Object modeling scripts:
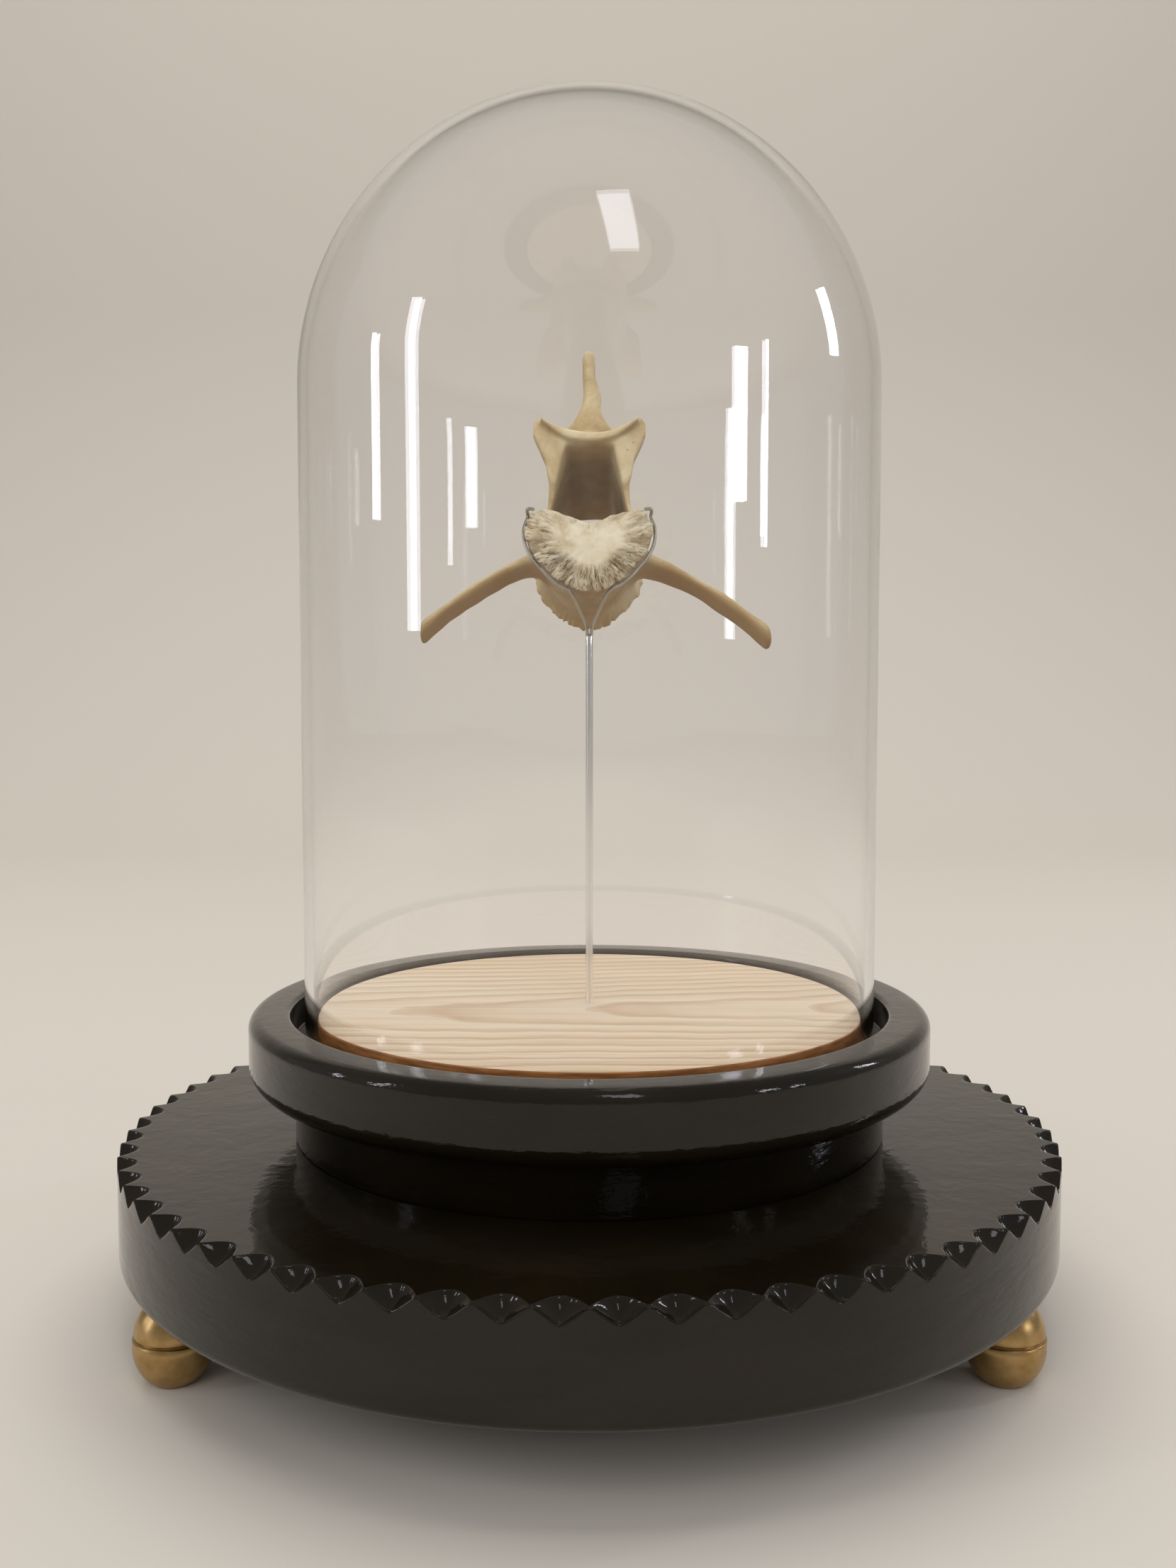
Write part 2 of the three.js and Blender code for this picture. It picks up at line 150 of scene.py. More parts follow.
def curve_through(points, count):
    """Centripetal Catmull-Rom curve through points, sampled evenly by its length."""
    p = np.asarray(points, float)
    p = np.vstack([2 * p[0] - p[1], p, 2 * p[-1] - p[-2]])
    out = []
    for a, b, c, d in zip(p[:-3], p[1:-2], p[2:-1], p[3:]):
        t0 = 0.0
        t1 = t0 + np.linalg.norm(b - a) ** 0.5
        t2 = t1 + np.linalg.norm(c - b) ** 0.5
        t3 = t2 + np.linalg.norm(d - c) ** 0.5
        t = np.linspace(t1, t2, 24, endpoint=False)[:, None]
        ab = (t1 - t) / (t1 - t0) * a + (t - t0) / (t1 - t0) * b
        bc = (t2 - t) / (t2 - t1) * b + (t - t1) / (t2 - t1) * c
        cd = (t3 - t) / (t3 - t2) * c + (t - t2) / (t3 - t2) * d
        abc = (t2 - t) / (t2 - t0) * ab + (t - t0) / (t2 - t0) * bc
        bcd = (t3 - t) / (t3 - t1) * bc + (t - t1) / (t3 - t1) * cd
        out.append((t2 - t) / (t2 - t1) * abc + (t - t1) / (t2 - t1) * bcd)
    out = np.vstack(out + [p[-2][None]])
    length = np.r_[0, np.cumsum(np.linalg.norm(np.diff(out, axis=0), axis=1))]
    at = np.linspace(0, length[-1], count)
    return np.stack([np.interp(at, length, out[:, k]) for k in range(3)], -1)


def tube(name, path, radius, sides=20):
    """A round wire along a path in mm: a circle carried along it without twisting, with domed ends."""
    path = np.asarray(path, float)
    tangent = np.gradient(path, axis=0)
    tangent /= np.linalg.norm(tangent, axis=1)[:, None]
    side = np.cross(tangent[0], [0.3, 0.9, 0.2])
    rings = []
    angle = np.arange(sides) * 2 * np.pi / sides
    for at, along in zip(path, tangent):
        side = side - along * (side @ along)
        side /= np.linalg.norm(side)
        up = np.cross(along, side)
        rings.append(at + radius * (np.cos(angle)[:, None] * side + np.sin(angle)[:, None] * up))
    first, last = rings[0] - path[0], rings[-1] - path[-1]
    for lift in np.radians([30, 60, 80]):
        rings.insert(0, path[0] - tangent[0] * radius * math.sin(lift) + first * math.cos(lift))
        rings.append(path[-1] + tangent[-1] * radius * math.sin(lift) + last * math.cos(lift))
    return capped(np.vstack(rings) * MM, len(rings), sides, name)


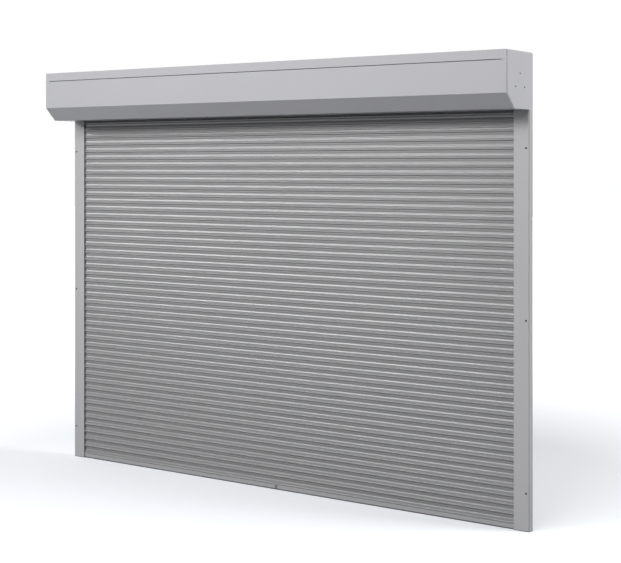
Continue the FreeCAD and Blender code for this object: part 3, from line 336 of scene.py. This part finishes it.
def addPiece(obj, nodeName, name="", ownFinish=False):  # stands for one node, on its body and in its finish
    obj.name = name or pieceNameOf(nodeName)
    obj.data.name = obj.name
    if not ownFinish:
        obj.data.materials.clear()
        obj.data.materials.append(finishes[finishFor(nodeName)])
    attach(obj, bodyOf[nodeName])
    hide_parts(nodeName)


# The slats: one closed outline drawn point by point, filled, drawn out along X, then copied.

slat = {  # a corner is its height above the slat's lower edge and its setback from the crest
    "halfLength": 1.582, "pitch": 0.0469, "crestPlace": -0.0365, "depth": 0.014, "perSection": 6, "sections": 8,
    "firstSlat": 0.030, "lowerEdge": 0.0005, "rest": 0.0001,
    "arcs": (((0.0005, 0.0005), (0.0030, 0.0), (0.0075, 0.0012)),  # three corners on each arc, from the lip up
             ((0.0080, 0.0020), (0.0088, 0.0034), (0.0108, 0.0046)),
             ((0.0108, 0.0046), (0.0180, 0.0051), (0.0245, 0.0069)),
             ((0.0245, 0.0069), (0.0272, 0.0076), (0.0300, 0.0079)),
             ((0.0304, 0.0079), (0.0345, 0.0066), (0.0385, 0.0061)),
             ((0.0385, 0.0061), (0.0402, 0.0061), (0.0420, 0.0065))),
    "pointsPerArc": 7, "leastRise": 0.00001,
    "ledge": 0.0424, "neckFront": 0.0092, "neckBack": 0.0106,
    "hookUnder": 0.0032, "hookTop": 0.0052, "hookTip": 0.0122, "lipTop": 0.0028,
    "grooveFront": 0.0068, "grooveMouth": 0.0110, "grooveBack": 0.0126, "grooveTop": 0.0056,
    "lowerChamber": ((0.0068, 0.0020), (0.0108, 0.0062), (0.0145, 0.0063), (0.0180, 0.0064), (0.0212, 0.0071),
                     (0.0239, 0.0080), (0.0281, 0.0128), (0.0068, 0.0128)),
    "upperChamber": ((0.0305, 0.0092), (0.0348, 0.0078), (0.0398, 0.0075), (0.0410, 0.0106), (0.0456, 0.0106),
                     (0.0456, 0.0128), (0.0305, 0.0128)),
    "starter": 0.001, "flatWithin": 1, "edge": 0.00025, "easedOver": 50, "smoothUnder": 40,
}


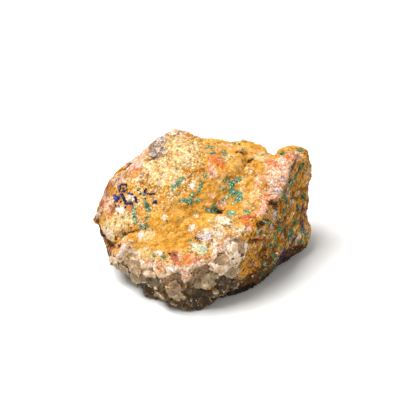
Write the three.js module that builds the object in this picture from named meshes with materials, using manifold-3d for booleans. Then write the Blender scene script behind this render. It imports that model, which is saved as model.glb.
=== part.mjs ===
// Azurite malachite hand specimen, one solid that grew as one piece.
// An ochre crust covers a mass of smoky quartz, whose lumps break out along the lower front edge.
// Millimetres, +Z up. The stone rests on a flat break under it, and the origin lies in the plane
// of that break, under the middle of the stone.

import * as THREE from 'three';
import { ConvexGeometry } from 'three/addons/geometries/ConvexGeometry.js';
import { ConvexHull } from 'three/addons/math/ConvexHull.js';
import { ImprovedNoise } from 'three/addons/math/ImprovedNoise.js';
import { mergeVertices } from 'three/addons/utils/BufferGeometryUtils.js';
import Module from 'manifold-3d';

const wasm = await Module();
wasm.setup();
const { Manifold, Mesh: SolidMesh } = wasm;

// ---- driving dimensions ----------------------------------------------------------------------

// The show face leans back. It is laid out in the plane a collector sees when looking down on it
// at this angle: a runs to the right, b up the plane and c out of it, towards the eye.
const SHOW_TILT = 35;
const BASE_LEVEL = -20; // z of the flat break, below the heart of the stone
const HEART = new THREE.Vector3(0, 1, -1); // every point of the skin is in plain sight of it

const SKIN_DIVISIONS = 18; // cuts along each edge of the icosphere that samples the skin
const EDGE_WEAR = [0.4, 0.2]; // share of each rounding pass over the broken edges
const SWELL = 0.45; // what the rounding takes off the skin, given back all over
const ROUGHNESS = [
  { wavelength: 9, height: 0.55 },
  { wavelength: 4.2, height: 0.38 },
];
const STEP_EDGE = 0.9; // width of the sharp upper side and of the ends of a step
const LUMP_ROOT = 7; // how deep a quartz lump is rooted in the stone, where it has room
const ROOT_TAPER = 0.6; // a lump narrows to this share of its width at the root
const BREAK_BLOCK = 120; // side of the block that takes away what broke off, wider than the stone

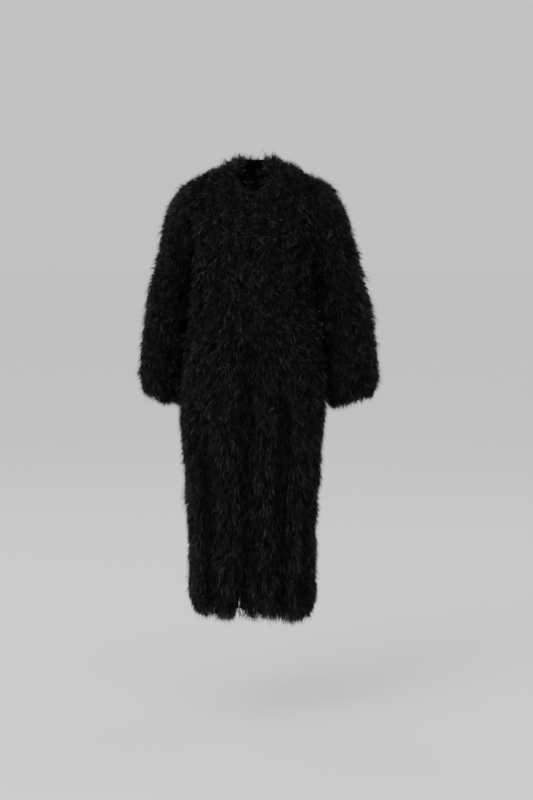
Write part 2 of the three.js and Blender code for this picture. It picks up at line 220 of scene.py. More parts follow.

The exercise: Read through the data and copy every line where "that" shows up.

Response to this task:
Write the three.js module that builds the object in this picture from named meshes with materials, using manifold-3d for booleans. Then write the Blender scene script behind this render. It imports that model, which is saved as model.glb.
// Azurite malachite hand specimen, one solid that grew as one piece.
// of that break, under the middle of the stone.
const SKIN_DIVISIONS = 18; // cuts along each edge of the icosphere that samples the skin
const BREAK_BLOCK = 120; // side of the block that takes away what broke off, wider than the stone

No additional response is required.